* start *

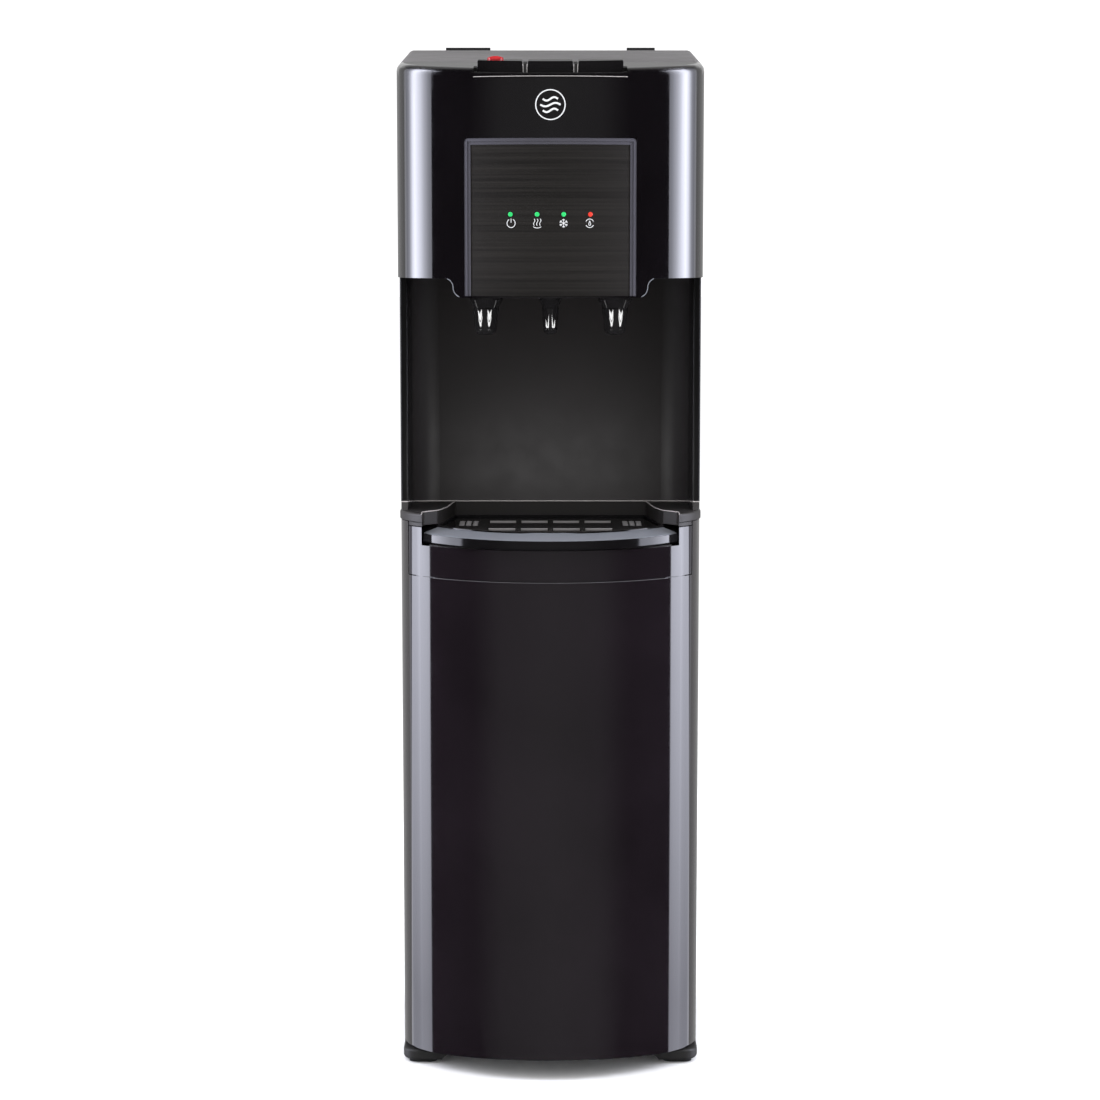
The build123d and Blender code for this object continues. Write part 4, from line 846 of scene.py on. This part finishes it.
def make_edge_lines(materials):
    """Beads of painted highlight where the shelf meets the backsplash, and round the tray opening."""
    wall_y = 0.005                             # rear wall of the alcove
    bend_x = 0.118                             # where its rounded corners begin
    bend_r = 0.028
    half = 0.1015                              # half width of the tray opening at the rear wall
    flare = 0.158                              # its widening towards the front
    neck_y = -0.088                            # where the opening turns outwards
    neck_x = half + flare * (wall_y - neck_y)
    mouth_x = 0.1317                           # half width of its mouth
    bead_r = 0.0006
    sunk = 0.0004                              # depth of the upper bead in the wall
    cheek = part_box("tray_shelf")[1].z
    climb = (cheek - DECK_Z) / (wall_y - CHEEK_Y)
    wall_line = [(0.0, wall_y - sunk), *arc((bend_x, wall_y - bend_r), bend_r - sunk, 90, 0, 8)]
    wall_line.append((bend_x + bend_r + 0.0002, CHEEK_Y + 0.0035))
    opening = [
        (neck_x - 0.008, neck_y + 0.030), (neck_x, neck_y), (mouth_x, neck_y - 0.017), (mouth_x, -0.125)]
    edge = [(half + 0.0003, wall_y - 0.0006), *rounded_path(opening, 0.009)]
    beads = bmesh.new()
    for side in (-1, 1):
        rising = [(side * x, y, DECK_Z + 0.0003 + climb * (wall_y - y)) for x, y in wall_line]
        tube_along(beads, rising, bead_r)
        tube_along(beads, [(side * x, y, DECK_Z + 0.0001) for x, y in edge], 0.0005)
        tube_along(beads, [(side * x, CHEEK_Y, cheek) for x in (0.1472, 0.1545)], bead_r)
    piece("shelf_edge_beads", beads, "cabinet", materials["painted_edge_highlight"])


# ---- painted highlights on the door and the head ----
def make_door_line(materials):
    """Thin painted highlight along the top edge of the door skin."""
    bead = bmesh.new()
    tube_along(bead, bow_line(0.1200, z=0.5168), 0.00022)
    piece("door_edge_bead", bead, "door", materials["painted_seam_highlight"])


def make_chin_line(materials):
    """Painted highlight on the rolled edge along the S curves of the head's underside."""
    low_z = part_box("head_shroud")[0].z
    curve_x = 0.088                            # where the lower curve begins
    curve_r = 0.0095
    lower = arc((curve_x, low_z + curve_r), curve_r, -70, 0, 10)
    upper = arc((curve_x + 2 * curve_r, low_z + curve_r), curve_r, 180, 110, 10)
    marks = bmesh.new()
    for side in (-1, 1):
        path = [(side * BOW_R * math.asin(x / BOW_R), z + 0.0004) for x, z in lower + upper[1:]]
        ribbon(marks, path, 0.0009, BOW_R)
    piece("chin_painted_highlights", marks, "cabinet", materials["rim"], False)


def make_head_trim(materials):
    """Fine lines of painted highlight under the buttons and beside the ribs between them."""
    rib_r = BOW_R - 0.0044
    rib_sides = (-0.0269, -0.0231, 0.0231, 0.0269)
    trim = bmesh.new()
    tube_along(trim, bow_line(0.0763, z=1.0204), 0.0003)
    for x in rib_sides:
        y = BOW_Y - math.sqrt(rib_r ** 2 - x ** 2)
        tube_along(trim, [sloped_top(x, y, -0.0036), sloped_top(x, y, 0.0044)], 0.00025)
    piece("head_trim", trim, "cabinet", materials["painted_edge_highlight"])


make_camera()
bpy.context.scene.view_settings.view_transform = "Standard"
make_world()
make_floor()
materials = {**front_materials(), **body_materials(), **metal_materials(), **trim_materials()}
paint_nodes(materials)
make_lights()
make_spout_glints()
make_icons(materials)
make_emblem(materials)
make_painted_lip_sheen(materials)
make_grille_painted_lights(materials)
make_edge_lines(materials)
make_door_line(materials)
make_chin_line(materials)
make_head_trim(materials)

* end *
* start *

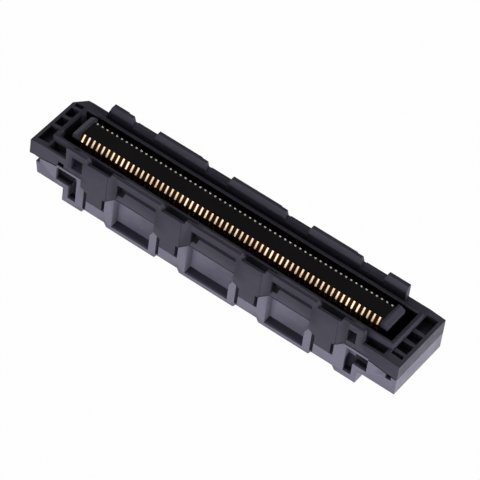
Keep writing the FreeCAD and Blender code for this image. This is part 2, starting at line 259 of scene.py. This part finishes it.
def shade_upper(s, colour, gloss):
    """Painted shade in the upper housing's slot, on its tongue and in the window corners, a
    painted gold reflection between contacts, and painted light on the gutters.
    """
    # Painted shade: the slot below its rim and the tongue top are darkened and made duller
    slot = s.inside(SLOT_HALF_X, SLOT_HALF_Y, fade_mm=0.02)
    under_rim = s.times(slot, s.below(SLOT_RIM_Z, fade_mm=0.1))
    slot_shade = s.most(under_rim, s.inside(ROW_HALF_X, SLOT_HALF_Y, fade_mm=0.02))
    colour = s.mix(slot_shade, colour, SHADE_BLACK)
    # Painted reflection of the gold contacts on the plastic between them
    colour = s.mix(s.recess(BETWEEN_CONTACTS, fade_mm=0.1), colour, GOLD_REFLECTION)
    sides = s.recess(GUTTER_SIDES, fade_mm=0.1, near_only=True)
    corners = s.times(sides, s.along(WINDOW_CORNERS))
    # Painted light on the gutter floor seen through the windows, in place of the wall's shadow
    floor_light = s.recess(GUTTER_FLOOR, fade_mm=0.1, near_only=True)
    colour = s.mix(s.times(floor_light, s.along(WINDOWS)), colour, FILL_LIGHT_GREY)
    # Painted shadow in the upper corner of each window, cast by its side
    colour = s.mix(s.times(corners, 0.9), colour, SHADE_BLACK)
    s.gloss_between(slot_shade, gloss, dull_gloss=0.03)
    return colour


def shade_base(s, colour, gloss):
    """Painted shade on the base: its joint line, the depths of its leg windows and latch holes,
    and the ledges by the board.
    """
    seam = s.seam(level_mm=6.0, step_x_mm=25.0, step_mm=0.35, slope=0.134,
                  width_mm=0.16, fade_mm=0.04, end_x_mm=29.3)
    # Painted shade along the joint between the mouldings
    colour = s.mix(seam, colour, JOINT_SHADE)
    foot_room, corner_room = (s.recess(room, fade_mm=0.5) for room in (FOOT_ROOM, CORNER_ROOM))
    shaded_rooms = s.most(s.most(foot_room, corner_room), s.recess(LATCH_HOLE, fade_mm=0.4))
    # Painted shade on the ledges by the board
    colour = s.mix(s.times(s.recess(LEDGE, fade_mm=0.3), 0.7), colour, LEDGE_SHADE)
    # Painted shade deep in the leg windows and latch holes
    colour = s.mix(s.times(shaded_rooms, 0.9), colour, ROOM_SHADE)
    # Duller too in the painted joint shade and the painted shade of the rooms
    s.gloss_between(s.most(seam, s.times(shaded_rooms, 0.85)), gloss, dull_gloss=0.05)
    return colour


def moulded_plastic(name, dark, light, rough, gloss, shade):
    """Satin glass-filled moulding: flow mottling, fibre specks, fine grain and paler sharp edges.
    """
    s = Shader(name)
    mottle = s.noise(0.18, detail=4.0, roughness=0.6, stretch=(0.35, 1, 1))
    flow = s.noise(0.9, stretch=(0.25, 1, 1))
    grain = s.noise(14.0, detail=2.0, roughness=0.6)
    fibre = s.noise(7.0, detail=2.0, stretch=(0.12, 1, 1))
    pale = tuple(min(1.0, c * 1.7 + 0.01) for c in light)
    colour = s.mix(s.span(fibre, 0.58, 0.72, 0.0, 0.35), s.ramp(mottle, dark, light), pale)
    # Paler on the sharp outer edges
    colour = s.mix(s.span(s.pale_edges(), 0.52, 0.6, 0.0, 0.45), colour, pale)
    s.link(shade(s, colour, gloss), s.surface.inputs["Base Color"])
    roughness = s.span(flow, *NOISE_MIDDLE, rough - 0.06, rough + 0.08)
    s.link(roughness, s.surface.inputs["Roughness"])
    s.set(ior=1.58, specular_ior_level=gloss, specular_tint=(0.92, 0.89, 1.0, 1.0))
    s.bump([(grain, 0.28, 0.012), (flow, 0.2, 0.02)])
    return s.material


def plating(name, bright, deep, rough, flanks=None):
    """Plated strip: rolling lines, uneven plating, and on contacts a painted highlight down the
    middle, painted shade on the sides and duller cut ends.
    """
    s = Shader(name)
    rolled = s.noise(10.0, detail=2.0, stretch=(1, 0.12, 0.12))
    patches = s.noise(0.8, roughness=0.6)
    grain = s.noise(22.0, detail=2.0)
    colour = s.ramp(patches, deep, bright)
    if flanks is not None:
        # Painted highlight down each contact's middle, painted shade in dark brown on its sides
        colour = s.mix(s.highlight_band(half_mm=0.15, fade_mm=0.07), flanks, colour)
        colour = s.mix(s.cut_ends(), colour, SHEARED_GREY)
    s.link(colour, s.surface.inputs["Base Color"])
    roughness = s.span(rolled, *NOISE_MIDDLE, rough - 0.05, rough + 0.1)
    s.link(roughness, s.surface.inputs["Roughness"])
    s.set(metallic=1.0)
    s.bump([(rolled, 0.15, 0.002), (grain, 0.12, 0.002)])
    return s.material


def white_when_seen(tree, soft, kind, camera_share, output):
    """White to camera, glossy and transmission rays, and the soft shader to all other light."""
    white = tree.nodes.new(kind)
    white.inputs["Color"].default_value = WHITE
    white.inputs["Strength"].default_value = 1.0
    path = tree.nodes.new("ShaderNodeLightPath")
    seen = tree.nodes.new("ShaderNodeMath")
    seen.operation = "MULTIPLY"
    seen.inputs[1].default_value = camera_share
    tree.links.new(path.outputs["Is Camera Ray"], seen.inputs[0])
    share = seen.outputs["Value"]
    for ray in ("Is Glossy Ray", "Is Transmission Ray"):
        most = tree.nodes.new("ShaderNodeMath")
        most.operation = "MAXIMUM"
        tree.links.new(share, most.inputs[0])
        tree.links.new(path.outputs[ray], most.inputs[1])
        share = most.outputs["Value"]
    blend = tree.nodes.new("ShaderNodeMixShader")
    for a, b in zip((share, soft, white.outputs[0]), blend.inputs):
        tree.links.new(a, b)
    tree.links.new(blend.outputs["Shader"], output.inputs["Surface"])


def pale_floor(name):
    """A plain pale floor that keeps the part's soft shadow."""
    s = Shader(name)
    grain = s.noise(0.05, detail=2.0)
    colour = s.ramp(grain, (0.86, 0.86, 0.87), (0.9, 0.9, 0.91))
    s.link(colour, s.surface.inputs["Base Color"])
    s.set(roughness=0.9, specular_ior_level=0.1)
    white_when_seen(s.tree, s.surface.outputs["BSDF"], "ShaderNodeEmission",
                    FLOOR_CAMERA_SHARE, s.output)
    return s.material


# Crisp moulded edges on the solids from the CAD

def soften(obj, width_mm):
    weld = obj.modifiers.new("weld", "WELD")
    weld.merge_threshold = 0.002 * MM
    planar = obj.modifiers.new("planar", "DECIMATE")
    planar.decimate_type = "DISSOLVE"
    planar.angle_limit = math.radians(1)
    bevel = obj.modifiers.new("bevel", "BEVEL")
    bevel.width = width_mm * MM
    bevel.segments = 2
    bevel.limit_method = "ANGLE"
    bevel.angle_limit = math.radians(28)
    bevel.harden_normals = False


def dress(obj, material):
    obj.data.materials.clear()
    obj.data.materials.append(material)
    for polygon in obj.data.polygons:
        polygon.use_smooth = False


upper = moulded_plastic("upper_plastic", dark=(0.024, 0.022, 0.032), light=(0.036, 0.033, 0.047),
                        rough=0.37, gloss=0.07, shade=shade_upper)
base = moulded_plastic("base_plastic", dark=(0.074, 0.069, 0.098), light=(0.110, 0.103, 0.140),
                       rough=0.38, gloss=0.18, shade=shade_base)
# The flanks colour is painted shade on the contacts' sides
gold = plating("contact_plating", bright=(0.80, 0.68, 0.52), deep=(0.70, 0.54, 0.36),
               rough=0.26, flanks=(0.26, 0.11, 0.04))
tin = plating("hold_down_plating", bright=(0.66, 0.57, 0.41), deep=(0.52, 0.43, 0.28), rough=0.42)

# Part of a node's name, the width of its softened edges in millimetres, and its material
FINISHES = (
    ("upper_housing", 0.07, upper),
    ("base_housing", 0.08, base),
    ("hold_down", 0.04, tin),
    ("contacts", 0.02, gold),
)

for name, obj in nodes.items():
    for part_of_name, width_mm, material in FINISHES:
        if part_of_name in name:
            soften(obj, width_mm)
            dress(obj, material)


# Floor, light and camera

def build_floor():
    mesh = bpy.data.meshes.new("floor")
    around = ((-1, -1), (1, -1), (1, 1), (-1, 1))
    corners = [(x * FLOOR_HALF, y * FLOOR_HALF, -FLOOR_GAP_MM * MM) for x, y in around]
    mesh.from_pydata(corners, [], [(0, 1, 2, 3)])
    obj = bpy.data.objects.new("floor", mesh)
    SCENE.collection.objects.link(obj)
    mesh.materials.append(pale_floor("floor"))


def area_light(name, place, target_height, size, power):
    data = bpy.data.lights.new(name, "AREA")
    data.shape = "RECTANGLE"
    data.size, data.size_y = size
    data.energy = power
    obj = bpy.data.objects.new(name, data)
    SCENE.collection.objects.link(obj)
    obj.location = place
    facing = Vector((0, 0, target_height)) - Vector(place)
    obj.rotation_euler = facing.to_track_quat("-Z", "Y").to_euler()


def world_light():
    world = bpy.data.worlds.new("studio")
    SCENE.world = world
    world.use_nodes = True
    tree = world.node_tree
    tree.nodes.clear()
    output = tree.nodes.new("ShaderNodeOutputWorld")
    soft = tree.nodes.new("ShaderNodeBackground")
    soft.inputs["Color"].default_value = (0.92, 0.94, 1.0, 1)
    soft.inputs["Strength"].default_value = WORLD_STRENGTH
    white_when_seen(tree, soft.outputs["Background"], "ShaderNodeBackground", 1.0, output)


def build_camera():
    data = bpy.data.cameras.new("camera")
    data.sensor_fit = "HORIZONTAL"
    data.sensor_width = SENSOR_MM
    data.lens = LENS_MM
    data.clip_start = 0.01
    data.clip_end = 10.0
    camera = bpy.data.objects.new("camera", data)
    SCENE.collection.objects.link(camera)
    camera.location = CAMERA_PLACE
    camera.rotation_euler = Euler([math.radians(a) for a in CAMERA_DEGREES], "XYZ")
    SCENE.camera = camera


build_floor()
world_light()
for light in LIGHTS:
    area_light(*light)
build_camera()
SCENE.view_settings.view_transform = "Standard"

* end *

*Aim*. Begin with the line containing "The build123d and", end with the line containing "sunk = 0.0004", and transcribe exactly every line in that span, with nothing added.

*Response to the exercise*.
The build123d and Blender code for this object continues. Write part 4, from line 846 of scene.py on. This part finishes it.
def make_edge_lines(materials):
    """Beads of painted highlight where the shelf meets the backsplash, and round the tray opening."""
    wall_y = 0.005                             # rear wall of the alcove
    bend_x = 0.118                             # where its rounded corners begin
    bend_r = 0.028
    half = 0.1015                              # half width of the tray opening at the rear wall
    flare = 0.158                              # its widening towards the front
    neck_y = -0.088                            # where the opening turns outwards
    neck_x = half + flare * (wall_y - neck_y)
    mouth_x = 0.1317                           # half width of its mouth
    bead_r = 0.0006
    sunk = 0.0004                              # depth of the upper bead in the wall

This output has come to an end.